Data records:
— START —
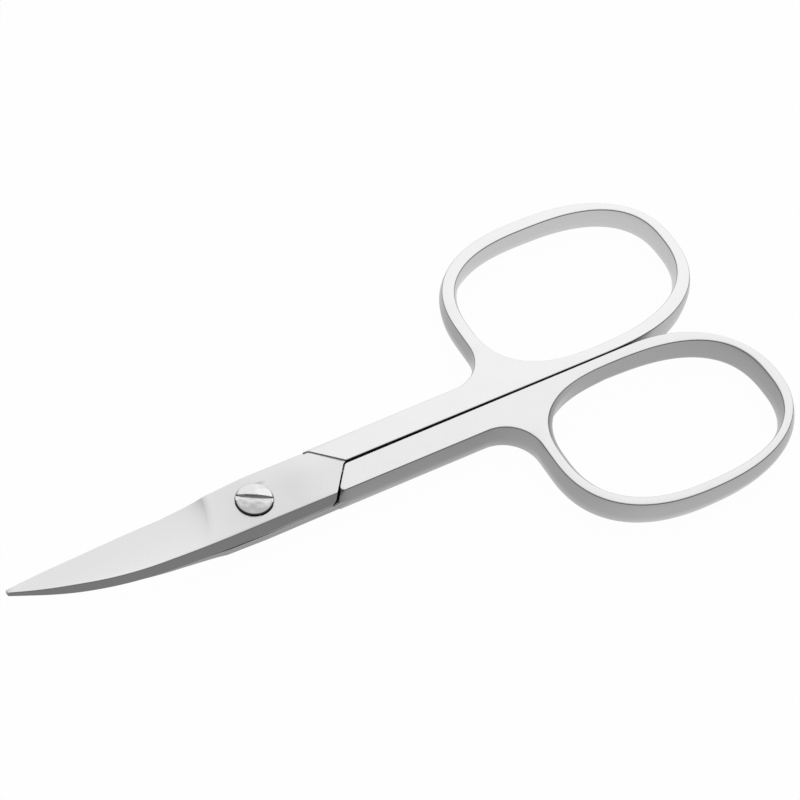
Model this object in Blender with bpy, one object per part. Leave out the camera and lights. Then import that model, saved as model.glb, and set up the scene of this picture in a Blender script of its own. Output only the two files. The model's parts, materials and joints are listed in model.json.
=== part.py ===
# Curved nail scissors: two forged steel halves that cross at one slotted pivot screw.
#
# Metres, +Z up. The closed scissors lie flat: +X points to the finger rings, the blade tips
# are at -X and curve upwards, and the upper half's ring is on the +Y side. The origin is on
# the surface that they rest on, below the middle of their length.
#
# A half is drawn as the upper one, with the pivot's axis at x = 0 and its own ring at +Y.
# The lower half is the same forging turned over about the line between the shanks, with its
# blade bent the other way in its own frame, so that both blades curve upwards together.

import math

import bmesh
import bpy
from mathutils import Vector

MM = 0.001

# Lengths along the scissors, from the pivot's axis
TIP_REACH = 28.8 * MM  # to the blade tips
RING_REACH = 60.8 * MM  # to the far end of the finger rings, without their swell
RING_START = 31.45 * MM  # to the outer wall of the ring's neck
APEX_REACH = 11.0 * MM  # to the apex of the V between plates and shanks

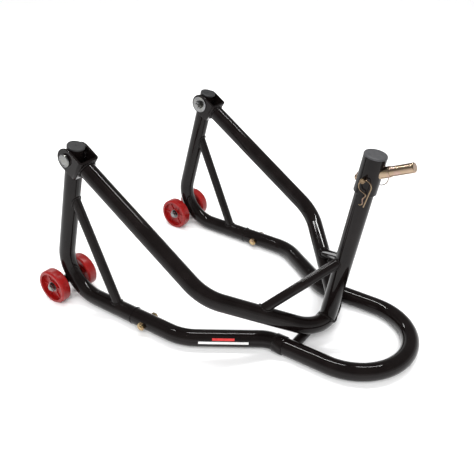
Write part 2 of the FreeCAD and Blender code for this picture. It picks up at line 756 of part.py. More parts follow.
def pivot_hardware():
    """Round-headed bolts on the outside, wide washers and lock nuts on the inside."""
    bolts, washers, nuts = [], [], []
    half = dim("clevis_gap") / 2 + dim("clevis_plate")
    for side_label, side in SIDES:
        outside = side * (HALF_WIDTH + half)
        inside = side * (HALF_WIDTH - half)
        head_end = outside + side * dim("pivot_head_height")
        length = ("dims.clevis_gap + 2 * dims.clevis_plate + dims.pivot_head_height"
                  " + dims.pivot_washer_height + dims.pivot_nut_height + dims.bolt_tail")
        shank = cylinder(f"{side_label}_pivot_shank", "dims.pivot_bolt_dia", length,
                         across(pivot.x, head_end, pivot.z, -side))
        head = cylinder(f"{side_label}_pivot_head", "dims.pivot_head_dia", "dims.pivot_head_height",
                        across(pivot.x, outside, pivot.z, side))
        bolts.append(fuse(f"{side_label}_pivot_bolt", [shank, head]))
        washers.append(washer(f"{side_label}_pivot_washer", "dims.pivot_washer_dia", PIVOT_BORE,
                              "dims.pivot_washer_height", across(pivot.x, inside, pivot.z, -side)))
        seat = inside - side * dim("pivot_washer_height")
        nuts.append(nut(f"{side_label}_pivot_nut", "dims.pivot_nut_flats", PIVOT_BORE,
                        "dims.pivot_nut_height", across(pivot.x, seat, pivot.z, -side)))
    keep(group("pivot_bolts", bolts))
    keep(group("pivot_washers", washers))
    keep(group("pivot_nuts", nuts))


# --------------------------------------------------- cross pin, clip, ring

def clip_centre():
    """The bulb's centre: the bulb hangs from the cross pin, which its wire passes through."""
    hang = math.radians(dim("clip_hang"))
    down = Vector(math.sin(hang), 0, -math.cos(hang))
    return pin_cross + down * dim("clip_bulb") - Y_AXIS * dim("clip_offset")


def pin_hole(name, diameter, middle, way):
    """A hole through the cross pin, along way, for a wire."""
    middle_up = Placement(middle, Rotation(Z_AXIS, way))
    base = Placement(Vector(0, 0, -dim("cross_pin_dia")), Rotation())
    return cylinder(name, diameter, "2 * dims.cross_pin_dia", middle_up.multiply(base))


def cross_pin(label):
    """Locks the headstock pin: holes near its ends take the R-clip and the pull ring."""
    blank = cylinder(label + "_bar", "dims.cross_pin_dia", "2 * dims.cross_pin_reach",
                     across(pin_cross.x, -dim("cross_pin_reach"), pin_cross.z))
    hang = math.radians(dim("clip_hang"))
    clip_way = Vector(math.cos(hang), 0, math.sin(hang))
    clip_hole = pin_hole(label + "_clip_hole", "dims.clip_hole",
                         pin_cross - Y_AXIS * dim("clip_offset"), clip_way)
    swing = math.radians(dim("ring_swing"))
    ring_way = Vector(math.cos(swing), 0, math.sin(swing))
    ring_hole = pin_hole(label + "_ring_hole", "dims.ring_hole",
                         pin_cross + Y_AXIS * dim("ring_offset"), ring_way)
    return keep(cut(label, blank, fuse(label + "_holes", [clip_hole, ring_hole])))


def r_clip(label):
    """Spring wire in one plane: a straight leg, a round bulb and a waved leg that grips."""
    body = new_body(label)
    steps = [("run", "dims.clip_leg"),
             ("turn", "dims.clip_bulb", "dims.clip_wrap", 1),
             ("run", "dims.clip_bite"),
             ("turn", "dims.clip_waist", "dims.clip_wrap - 180 + dims.clip_swell / 2", -1),
             ("run", "dims.clip_waist"),
             ("turn", "dims.clip_wave", "dims.clip_swell", 1),
             ("run", "dims.clip_waist"),
             ("turn", "dims.clip_waist", "dims.clip_flare", -1),
             ("run", "dims.clip_waist")]
    add_pipe(body, steps, "dims.clip_wire")
    tilt = math.radians(dim("clip_tilt"))
    up_leg = Vector(math.sin(tilt), 0, math.cos(tilt))
    off_leg = Vector(-math.cos(tilt), 0, math.sin(tilt))
    tip = clip_centre() - up_leg * dim("clip_leg") - off_leg * dim("clip_bulb")
    return keep(body, Placement(tip, Rotation(up_leg, off_leg, -Y_AXIS, "XYZ")))


def pull_ring(label):
    """A wire ring that hangs from the cross pin's far end."""
    ring = doc.addObject("Part::Torus", label)
    ring.setExpression("Radius1", "dims.ring_rad")
    ring.setExpression("Radius2", "dims.ring_wire / 2")
    ring.Label = label
    swing = math.radians(dim("ring_swing"))
    centre = pin_cross + Vector(math.sin(swing), 0, -math.cos(swing)) * dim("ring_rad")
    return keep(ring, turned(X_AXIS, 90, centre + Y_AXIS * dim("ring_offset")))


for side_label, side in SIDES:
    upright_tube(f"{side_label}_upright_tube", side)
    side_arm(f"{side_label}_side_arm", side)
    joint_spigot(f"{side_label}_joint_spigot", side)
    loop_collar(f"{side_label}_loop_collar", side)
    upright_strut(f"{side_label}_upright_strut", side)
    axle_boss(f"{side_label}_axle_boss", side)
    upright_cap(f"{side_label}_upright_cap", side)
    pivot_bush(f"{side_label}_pivot_bush", side)
    clevis_bracket(f"{side_label}_clevis_bracket", side)
    post_brace(f"{side_label}_post_brace", side)
    for place_label, face in (("inner", -side), ("outer", side)):
        y = side * HALF_WIDTH + face * dim("wheel_offset")
        wheel(f"{side_label}_{place_label}_wheel", y)
        wheel_bush(f"{side_label}_{place_label}_wheel_bush", y)
handle_loop("handle_loop")
cross_bar("cross_bar")
axle_hardware()
joint_hardware()
lift_yoke("lift_yoke")
post("post")
head_sleeve("head_sleeve")
head_cap("head_cap")
headstock_pin("headstock_pin")
pivot_hardware()
cross_pin("cross_pin")
r_clip("r_clip")
pull_ring("pull_ring")

doc.recompute()

for obj in doc.Objects:
    bad = {"Invalid", "Error"} & set(obj.State)
    if bad:
        raise RuntimeError(f"{obj.Label} is {sorted(bad)}")
os.makedirs("parts", exist_ok=True)
for node in NODES:
    if node.Shape.isNull() or not node.Shape.isValid():
        raise RuntimeError(f"{node.Label} has no sound shape")
for node in NODES:
    node.Shape.exportStep(f"parts/{node.Label}.step")
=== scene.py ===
import json
import math

import bpy
import numpy as np
from mathutils import Matrix, Vector
from mathutils.bvhtree import BVHTree


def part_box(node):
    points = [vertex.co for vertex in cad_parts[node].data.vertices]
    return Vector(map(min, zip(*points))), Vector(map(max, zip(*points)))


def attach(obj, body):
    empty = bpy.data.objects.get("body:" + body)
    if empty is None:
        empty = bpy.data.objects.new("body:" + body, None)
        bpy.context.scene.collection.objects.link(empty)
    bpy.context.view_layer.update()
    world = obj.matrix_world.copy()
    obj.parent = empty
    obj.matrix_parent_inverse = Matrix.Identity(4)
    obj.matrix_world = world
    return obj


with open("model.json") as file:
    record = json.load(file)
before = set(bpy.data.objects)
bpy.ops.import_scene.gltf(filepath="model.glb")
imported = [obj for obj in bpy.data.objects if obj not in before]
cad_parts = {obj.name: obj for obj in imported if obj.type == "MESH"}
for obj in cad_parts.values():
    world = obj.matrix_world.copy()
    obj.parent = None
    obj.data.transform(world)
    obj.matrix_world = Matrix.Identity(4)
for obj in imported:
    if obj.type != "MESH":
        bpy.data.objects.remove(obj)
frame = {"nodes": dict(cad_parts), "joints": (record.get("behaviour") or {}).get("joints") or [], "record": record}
nodes = frame["nodes"]
record = frame["record"]
joints = {joint["name"]: joint for joint in frame["joints"]}
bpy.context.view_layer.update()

MM = 0.001
SIDES = (("left", -1), ("right", 1))
X_AXIS = Vector((1, 0, 0))
Y_AXIS = Vector((0, 1, 0))
Y_MINUS = Vector((0, -1, 0))
Z_AXIS = Vector((0, 0, 1))


def joint_point(name):
    return Vector(joints[name]["pos_m"])


pivot = joint_point("lift_hinge")
pin_cross = joint_point("cross_pin_turn")
nose_mount = next(m for m in record["mounts"] if m["name"] == "headstock_pin_nose")
pin_axis = Vector(nose_mount["axis"]).normalized()


# ------------------------------------------------------------- materials

class Shader:
    """A material's node tree, with short calls for the nodes used here."""

    def __init__(self, name):
        self.material = bpy.data.materials.new(name)
        self.material.use_nodes = True
        self.tree = self.material.node_tree
        self.nodes = self.tree.nodes
        self.surface = self.nodes["Principled BSDF"]
        self.place = self.nodes.new("ShaderNodeTexCoord").outputs["Object"]

    def link(self, source, target):
        self.tree.links.new(source, target)

    def put(self, node, socket, source):
        if isinstance(source, bpy.types.NodeSocket):
            self.link(source, node.inputs[socket])
        else:
            node.inputs[socket].default_value = source

    def stretched(self, scale, turn=(0, 0, 0)):
        """Object coordinates turned, then scaled, so that a pattern can run along one direction."""
        turned = self.nodes.new("ShaderNodeMapping")
        turned.vector_type = "POINT"
        turned.inputs["Rotation"].default_value = turn
        self.link(self.place, turned.inputs["Vector"])
        scaled = self.nodes.new("ShaderNodeMapping")
        scaled.inputs["Scale"].default_value = scale
        self.link(turned.outputs["Vector"], scaled.inputs["Vector"])
        return scaled.outputs["Vector"]

    def noise(self, scale, detail=3.0, roughness=0.5, vector=None, distortion=0.0):
        node = self.nodes.new("ShaderNodeTexNoise")
        self.link(vector or self.place, node.inputs["Vector"])
        node.inputs["Scale"].default_value = scale
        node.inputs["Detail"].default_value = detail
        node.inputs["Roughness"].default_value = roughness
        node.inputs["Distortion"].default_value = distortion
        return node.outputs["Fac"]

    def spots(self, scale):
        node = self.nodes.new("ShaderNodeTexVoronoi")
        self.link(self.place, node.inputs["Vector"])
        node.inputs["Scale"].default_value = scale
        return node.outputs["Distance"]

    def between(self, source, low, high, out_low=0.0, out_high=1.0):
        node = self.nodes.new("ShaderNodeMapRange")
        self.link(source, node.inputs["Value"])
        node.inputs["From Min"].default_value = low
        node.inputs["From Max"].default_value = high
        node.inputs["To Min"].default_value = out_low
        node.inputs["To Max"].default_value = out_high
        return node.outputs["Result"]

    def maths(self, operation, first, second):
        node = self.nodes.new("ShaderNodeMath")
        node.operation = operation
        self.put(node, 0, first)
        self.put(node, 1, second)
        return node.outputs[0]

    def plus(self, first, second):
        return self.maths("ADD", first, second)

    def times(self, first, second):
        return self.maths("MULTIPLY", first, second)

    def mix(self, factor, first, second):
        node = self.nodes.new("ShaderNodeMix")
        node.data_type = "RGBA"
        self.put(node, "Factor", factor)
        for socket, colour in (("A", first), ("B", second)):
            target = [s for s in node.inputs if s.name == socket and s.type == "RGBA"][0]
            if isinstance(colour, bpy.types.NodeSocket):
                self.link(colour, target)
            else:
                target.default_value = (*colour, 1)
        return [s for s in node.outputs if s.type == "RGBA"][0]

    def height(self):
        """Height above the floor, in metres."""
        split = self.nodes.new("ShaderNodeSeparateXYZ")
        self.link(self.place, split.inputs["Vector"])
        return split.outputs["Z"]

    def bump(self, *layers):
        """Layers of bump, each a (height source, depth in metres)."""
        normal = None
        for source, depth in layers:
            node = self.nodes.new("ShaderNodeBump")
            node.inputs["Strength"].default_value = 1.0
            node.inputs["Distance"].default_value = depth
            self.link(source, node.inputs["Height"])
            if normal is not None:
                self.link(normal, node.inputs["Normal"])
            normal = node.outputs["Normal"]
        self.link(normal, self.surface.inputs["Normal"])

    def finish(self, colour, roughness, metallic=0.0, **fixed):
        """Connect the surface; the fixed numbers go straight on its own sockets."""
        self.link(colour, self.surface.inputs["Base Color"])
        self.link(roughness, self.surface.inputs["Roughness"])
        self.surface.inputs["Metallic"].default_value = metallic
        for name, number in fixed.items():
            self.surface.inputs[name.replace("_", " ")].default_value = number
        return self.material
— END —
> _Exercise task_: Repeat the entries above exactly, beginning at their first line and ending with the line that contains "APEX_REACH = 11.0", with nothing added.

> _Exercise solution_:
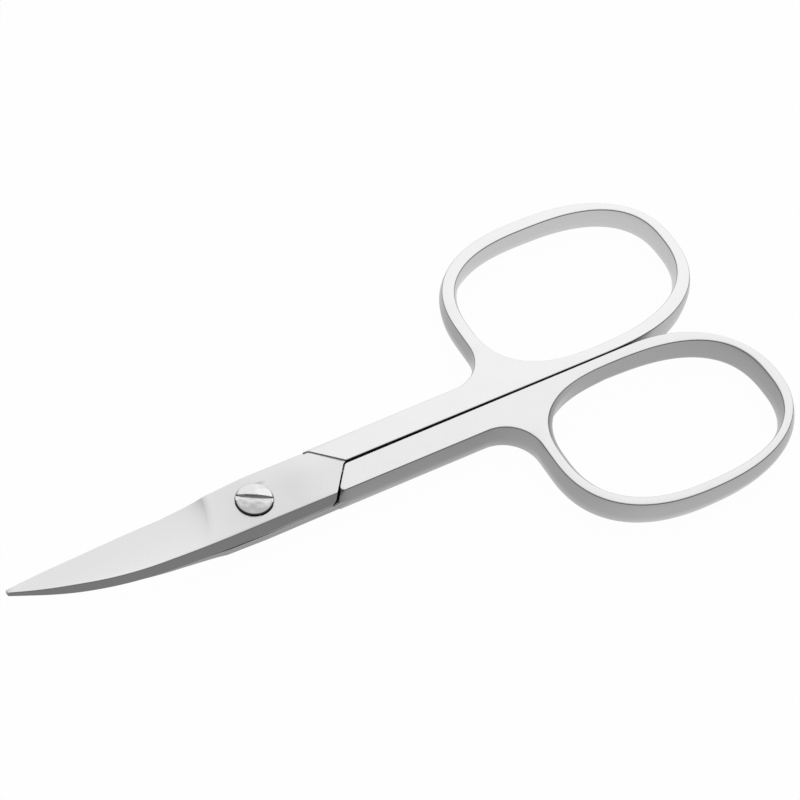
Model this object in Blender with bpy, one object per part. Leave out the camera and lights. Then import that model, saved as model.glb, and set up the scene of this picture in a Blender script of its own. Output only the two files. The model's parts, materials and joints are listed in model.json.
=== part.py ===
# Curved nail scissors: two forged steel halves that cross at one slotted pivot screw.
#
# Metres, +Z up. The closed scissors lie flat: +X points to the finger rings, the blade tips
# are at -X and curve upwards, and the upper half's ring is on the +Y side. The origin is on
# the surface that they rest on, below the middle of their length.
#
# A half is drawn as the upper one, with the pivot's axis at x = 0 and its own ring at +Y.
# The lower half is the same forging turned over about the line between the shanks, with its
# blade bent the other way in its own frame, so that both blades curve upwards together.

import math

import bmesh
import bpy
from mathutils import Vector

MM = 0.001

# Lengths along the scissors, from the pivot's axis
TIP_REACH = 28.8 * MM  # to the blade tips
RING_REACH = 60.8 * MM  # to the far end of the finger rings, without their swell
RING_START = 31.45 * MM  # to the outer wall of the ring's neck
APEX_REACH = 11.0 * MM  # to the apex of the V between plates and shanks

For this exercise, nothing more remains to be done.